What is required -> Below are some entries. Copy each line that holds the string "Blender".

Provided data ->
# # # # #

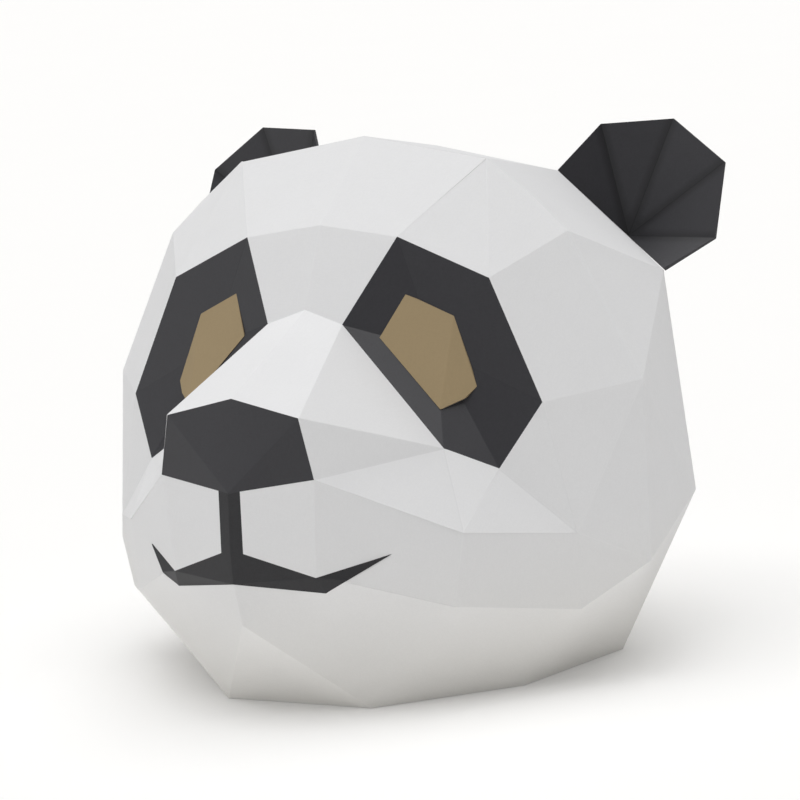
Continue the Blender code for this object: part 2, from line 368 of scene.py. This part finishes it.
def clean_copy(node):
    """The node's mesh as a bmesh in the row's frame, welded, its cut edges marked."""
    shell = bmesh.new()
    shell.from_mesh(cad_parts[node].data)
    bmesh.ops.remove_doubles(shell, verts=shell.verts, dist=WELD_REACH)
    bmesh.ops.triangulate(shell, faces=shell.faces)
    wall = shell.faces.layers.float.new("wall")
    shell.faces.layers.float.new("fold")
    for face, is_cut in zip(shell.faces, cut_faces(shell)):
        face[wall] = float(is_cut)
    bmesh.ops.dissolve_limit(shell, angle_limit=FLAT_ANGLE, verts=shell.verts, edges=shell.edges)
    return shell


def marks(shell):
    """The two layers that mark the faces: cut edges of the card, and strips along folds."""
    return shell.faces.layers.float["wall"], shell.faces.layers.float["fold"]


def seam_left(node, other, place):
    """How wide the seam between two sheets stays: it shows only beside the cheek."""
    kinds = {node.split("_")[0], other.split("_")[0]}
    by_cheek = kinds in ({"cheek", "muzzle"}, {"cheek", "lip"})
    return CHEEK_SEAM_LEFT if by_cheek and abs(place.x) > CHEEK_SEAM_SIDE else SEAM_LEFT


def pull_to_neighbours(node, face, trees):
    """How far a cut edge moves out towards the sheets that it is glued to."""
    place = face.calc_center_median()
    pull = None
    for other, tree in trees.items():
        gap = tree.find_nearest(place, SEAM_REACH)[3] if other != node else None
        if gap is not None:
            pull = max(pull or 0.0, (gap - seam_left(node, other, place)) / 2)
    return pull


def close_seams(node, shell, trees):
    """Moves the cut edges along glued seams out until the sheets all but touch."""
    wall, _ = marks(shell)
    pulls = {face: pull_to_neighbours(node, face, trees) for face in shell.faces if face[wall]}
    pulls = {face: pull for face, pull in pulls.items() if pull is not None}
    moves = {}
    for vert in {vert for face in pulls for vert in face.verts}:
        weights = [WALL_WEIGHT if face[wall] else 1.0 for face in vert.link_faces]
        sides = [face.normal * weight for face, weight in zip(vert.link_faces, weights)]
        shifts = [pulls.get(face, 0.0) * weight for face, weight in zip(vert.link_faces, weights)]
        moves[vert] = Vector(np.linalg.lstsq(sides, shifts, rcond=WEAKEST_PULL)[0])
    for vert, move in moves.items():
        vert.co += move
    shell.normal_update()


def fold_lines(shell, crease):
    """Segments of the card's ridges, its valleys and its cut edges, as three arrays."""
    wall, _ = marks(shell)
    lines = {"ridge": [], "valley": [], "cut": []}
    for edge in shell.edges:
        line = [tuple(vert.co) for vert in edge.verts]
        if any(face[wall] for face in edge.link_faces):
            lines["cut"].append(line)
        elif edge.calc_face_angle(0.0) > crease:
            lines["ridge" if edge.is_convex else "valley"].append(line)
    return {kind: np.array(rows).reshape(-1, 2, 3) for kind, rows in lines.items()}


def distance_to(points, lines):
    """Distance from every point to the nearest of the line segments."""
    best = np.full(len(points), FAR_FROM_FOLDS)
    for start, end in lines:
        along = end - start
        share = np.clip((points - start) @ along / (along @ along), 0.0, 1.0)
        gap = np.linalg.norm(points - start - share[:, None] * along, axis=1)
        best = np.minimum(best, gap)
    return best


def round_folds(shell, lines, crease):
    """Turns each fold into a narrow rounded strip, marked 1 on a ridge and -1 in a valley."""
    wall, fold = marks(shell)
    sharp = [
        edge for edge in shell.edges
        if edge.calc_face_angle(0.0) > crease and not any(face[wall] for face in edge.link_faces)
    ]
    strips = bmesh.ops.bevel(
        shell, geom=sharp, offset=FOLD_RADIUS, offset_type="OFFSET", segments=FOLD_SEGMENTS,
        profile=0.5, affect="EDGES", clamp_overlap=True, loop_slide=True,
    )["faces"]
    middles = np.array([tuple(face.calc_center_median()) for face in strips]).reshape(-1, 3)
    ridge = distance_to(middles, lines["ridge"]) <= distance_to(middles, lines["valley"])
    for face, is_ridge in zip(strips, ridge):
        face[fold] = 1.0 if is_ridge else -1.0
        face[wall] = 0.0


def refine(shell):
    """Splits long edges until every facet has points enough to bend."""
    bmesh.ops.triangulate(shell, faces=shell.faces)
    for _ in range(SPLIT_ROUNDS):
        long_edges = [edge for edge in shell.edges if edge.calc_length() > LONG_EDGE]
        if not long_edges:
            break
        bmesh.ops.subdivide_edges(shell, edges=long_edges, cuts=1, use_grid_fill=False)
        bmesh.ops.triangulate(shell, faces=[face for face in shell.faces if len(face.verts) > 3])
    shell.verts.index_update()


def relax(shell, steps):
    """Lets the soft folds run out in a curve: free points move to their neighbours' mean."""
    wall, fold = marks(shell)
    free = np.array([
        not any(face[wall] or face[fold] for face in vert.link_faces) for vert in shell.verts
    ])
    pairs = np.array([[vert.index for vert in edge.verts] for edge in shell.edges])
    starts, ends = np.concatenate([pairs, pairs[:, ::-1]]).T
    points = np.array([tuple(vert.co) for vert in shell.verts])
    count = np.bincount(starts, minlength=len(points))
    for _ in range(steps):
        for axis in range(3):
            total = np.bincount(starts, points[ends, axis], len(points))
            points[free, axis] = total[free] / count[free]
    for vert, point in zip(shell.verts, points):
        vert.co = point


def bow(shell, lines):
    """Lifts the middle of each facet a little, as card that was glued and handled."""
    shell.normal_update()
    points = np.array([tuple(vert.co) for vert in shell.verts])
    reach = np.min([distance_to(points, lines[kind]) for kind in lines], axis=0)
    for vert, away in zip(shell.verts, reach):
        fade = min(1.0, away / BOW_REACH)
        fade = fade * fade * (3.0 - 2.0 * fade)
        wave = noise.noise(vert.co / BOW_SIZE + BOW_SHIFT)
        vert.co += vert.normal * (BOW_HEIGHT * fade * wave)


def paper_mesh(node, shell, lines):
    """The finished sheet's mesh, which stores how far its points lie from folds and cuts."""
    wall, fold = marks(shell)
    for face in shell.faces:
        face.smooth = not (face[wall] or face[fold])
    mesh = bpy.data.meshes.new(f"{node}_paper")
    shell.to_mesh(mesh)
    shell.free()
    points = np.array([tuple(vert.co) for vert in mesh.vertices])
    folds = np.concatenate([lines["ridge"], lines["valley"]])
    for name, segments in (("fold_mm", folds), ("cut_mm", lines["cut"])):
        layer = mesh.attributes.new(name, "FLOAT", "POINT")
        layer.data.foreach_set("value", distance_to(points, segments) / MM)
    return mesh


def dressed(node, material, trees):
    """A detailed piece of paper that stands for a CAD sheet."""
    angle, steps = CREASES.get(node, CREASES["other"])
    crease = math.radians(angle)
    shell = clean_copy(node)
    close_seams(node, shell, trees)
    lines = fold_lines(shell, crease)
    round_folds(shell, lines, crease)
    refine(shell)
    relax(shell, steps)
    bow(shell, lines)
    mesh = paper_mesh(node, shell, lines)
    mesh.materials.append(material)
    piece = bpy.data.objects.new(f"{node}_paper", mesh)
    bpy.context.scene.collection.objects.link(piece)
    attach(piece, "root")
    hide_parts(node)
    return piece


def add_floor():
    """A pale sheet that runs on past the frame on all sides."""
    shell = bmesh.new()
    bmesh.ops.create_grid(shell, x_segments=8, y_segments=8, size=FLOOR_REACH)
    mesh = bpy.data.meshes.new("studio_floor")
    shell.to_mesh(mesh)
    shell.free()
    mesh.materials.append(floor_material())
    floor = bpy.data.objects.new("studio_floor", mesh)
    floor.location.z = -FLOOR_DROP
    bpy.context.scene.collection.objects.link(floor)


def add_sun(name, azimuth, elevation, width, power, on_card):
    """A soft light: azimuth in degrees from the face towards +X."""
    light = bpy.data.lights.new(name, "SUN")
    light.energy = power
    light.angle = math.radians(width)
    lamp = bpy.data.objects.new(name, light)
    lamp.visible_diffuse = on_card
    side, height = math.radians(azimuth), math.radians(elevation)
    level = math.cos(height)
    back = Vector((math.sin(side) * level, -math.cos(side) * level, math.sin(height)))
    lamp.rotation_mode = "QUATERNION"
    lamp.rotation_quaternion = back.to_track_quat("Z", "Y")
    bpy.context.scene.collection.objects.link(lamp)


def add_world():
    """Even white air all round."""
    world = bpy.data.worlds.new("studio_air")
    world.use_nodes = True
    background = world.node_tree.nodes["Background"]
    background.inputs["Color"].default_value = (1.0, 1.0, 1.0, 1.0)
    background.inputs["Strength"].default_value = AIR
    bpy.context.scene.world = world


def add_camera():
    look, up = Vector(CAMERA_LOOK).normalized(), Vector(CAMERA_UP)
    right = look.cross(up).normalized()
    up = right.cross(look)
    turn = Matrix((right, up, -look)).transposed()
    data = bpy.data.cameras.new("camera")
    data.lens = CAMERA_LENS_MM
    data.sensor_width = CAMERA_SENSOR_MM
    camera = bpy.data.objects.new("camera", data)
    camera.matrix_world = Matrix.Translation(CAMERA_PLACE) @ turn.to_4x4()
    bpy.context.scene.collection.objects.link(camera)
    bpy.context.scene.camera = camera


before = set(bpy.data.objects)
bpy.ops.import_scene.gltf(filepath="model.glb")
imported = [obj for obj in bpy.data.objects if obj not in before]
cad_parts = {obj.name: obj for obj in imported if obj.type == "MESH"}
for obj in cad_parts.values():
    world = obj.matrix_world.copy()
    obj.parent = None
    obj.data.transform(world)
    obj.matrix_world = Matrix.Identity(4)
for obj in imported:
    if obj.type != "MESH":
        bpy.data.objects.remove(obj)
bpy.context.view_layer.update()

settled = bpy.context.evaluated_depsgraph_get()
solids = {name: BVHTree.FromObject(node, settled) for name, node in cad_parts.items()}

for name, finish in FINISHES.items():
    paper = card_material(name, **finish["look"])
    for sheet in finish["sheets"]:
        dressed(sheet, paper, solids)

add_floor()
add_world()
for light in LIGHTS:
    add_sun(*light)
add_camera()
bpy.context.scene.view_settings.view_transform = "Standard"
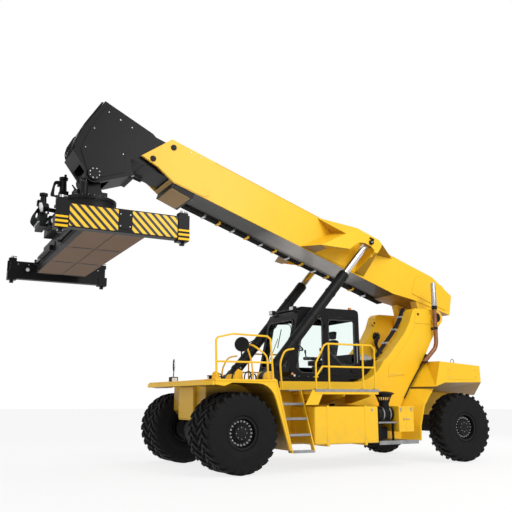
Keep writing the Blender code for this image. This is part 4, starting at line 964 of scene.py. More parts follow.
def air_and_battery():
    """The air cleaner with its pre-cleaner, the battery box lids and the foot plate."""
    x, y = 3.89, -1.60
    kit = Sketch("black", "steel", "moulded")
    kit.turned([(0.001, 1.60), (0.21, 1.60), (0.248, 1.612), (0.25, 1.628), (0.20, 1.655), (0.08, 1.675),
            (0.001, 1.678)], (x, y, 0), "z", 40)
    kit.turned([(0.001, 1.54), (0.17, 1.54), (0.205, 1.60), (0.001, 1.60)], (x, y, 0), "z", 36)
    kit.use("moulded")
    for a in angles(18):
        c, s = cos(a), sin(a)
        kit.bar((x + 0.13 * c, y + 0.13 * s, 1.47), (x + 0.165 * c, y + 0.165 * s, 1.545), 0.010, sides=6)
    kit.use("black").turned([(0.001, 1.28), (0.125, 1.28), (0.115, 1.40), (0.150, 1.47), (0.001, 1.48)],
            (x, y, 0), "z", 32)
    section = [(0.001, -0.285), (0.10, -0.285), (0.158, -0.265), (0.168, -0.22), (0.168, 0.14), (0.150, 0.17),
            (0.001, 0.175)]
    turn = Matrix.Translation((x, y, 1.16)) @ Matrix.Rotation(pi / 2, 4, "Y")
    kit.place = turn
    kit.turned(section, (0, 0, 0), "z", 36)
    kit.use("steel").turned([(0.166, -0.13), (0.173, -0.13), (0.173, -0.105), (0.166, -0.105)], (0, 0, 0),
            "z", 36)
    kit.turned([(0.166, 0.06), (0.173, 0.06), (0.173, 0.085), (0.166, 0.085)], (0, 0, 0), "z", 36)
    kit.place = Matrix.Identity(4)
    kit.use("black").box((x - 0.20, y - 0.12, 0.992), (x + 0.12, y + 0.12, 1.05))
    kit.tube([(x + 0.12, y + 0.05, 1.16), (x + 0.24, y + 0.10, 1.16), (x + 0.24, y + 0.50, 1.20),
            (x + 0.24, y + 0.64, 1.22)], 0.06, 16)
    kit.done("air_cleaner_and_cap", "chassis", replaces=("air_cleaner",), bevel=0.003)
    rack = Sketch("yellow", "grey", "black", "steel")
    rack.box((4.075, -1.90, 0.765), (4.505, -0.96, 1.30)).box((4.065, -1.91, 1.30), (4.515, -0.96, 1.335))
    rack.box((4.285, -1.904, 0.78), (4.292, -1.90, 1.29))
    rack.use("steel").box((4.12, -1.915, 1.22), (4.16, -1.90, 1.31)).box((4.42, -1.915, 1.22),
            (4.46, -1.90, 1.31))
    rack.tube([(4.20, -1.90, 1.05), (4.20, -1.925, 1.05), (4.38, -1.925, 1.05), (4.38, -1.90, 1.05)], 0.008)
    rack.use("grey").box((3.50, -1.90, 0.53), (4.63, -0.98, 0.56))
    rack.box((3.50, -1.905, 0.49), (4.63, -1.89, 0.575)).box((3.50, -1.30, 0.56), (3.53, -0.96, 0.91))
    rack.box((3.56, -1.82, 0.955), (4.07, -0.96, 0.99)).use("black")
    for px in (3.60, 3.98):
        rack.box((px, -1.78, 0.56), (px + 0.04, -1.74, 0.955)).box((px, -1.05, 0.56),
                (px + 0.04, -1.01, 0.955))
    rack.box((3.66, -1.60, 0.60), (3.96, -1.10, 0.86))
    rack.done("battery_box_and_foot_plate", "chassis", replaces=("service_rack",), bevel=0.005)


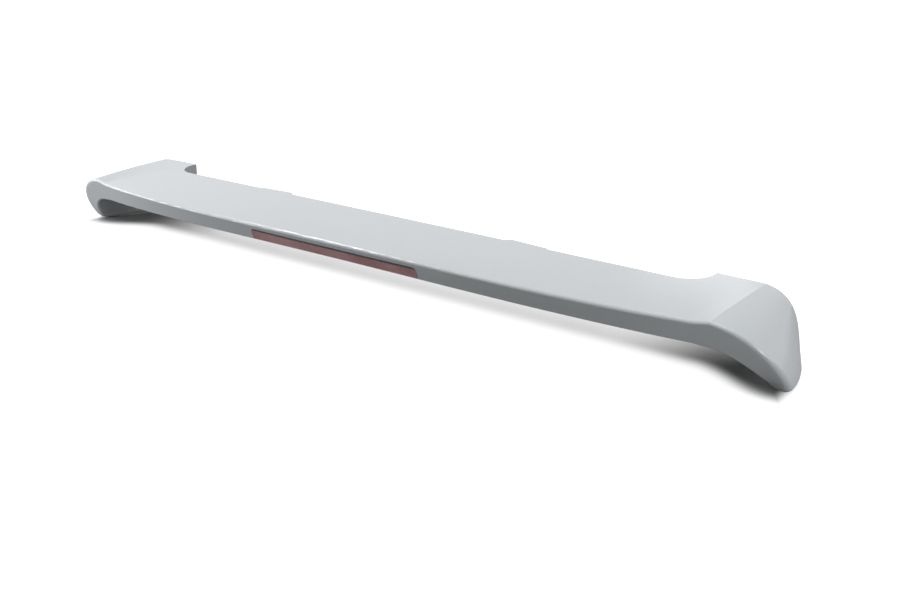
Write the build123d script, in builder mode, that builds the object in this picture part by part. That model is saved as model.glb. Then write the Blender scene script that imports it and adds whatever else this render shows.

# # # # #

Exercise output ->
Continue the Blender code for this object: part 2, from line 368 of scene.py. This part finishes it.
Keep writing the Blender code for this image. This is part 4, starting at line 964 of scene.py. More parts follow.
Write the build123d script, in builder mode, that builds the object in this picture part by part. That model is saved as model.glb. Then write the Blender scene script that imports it and adds whatever else this render shows.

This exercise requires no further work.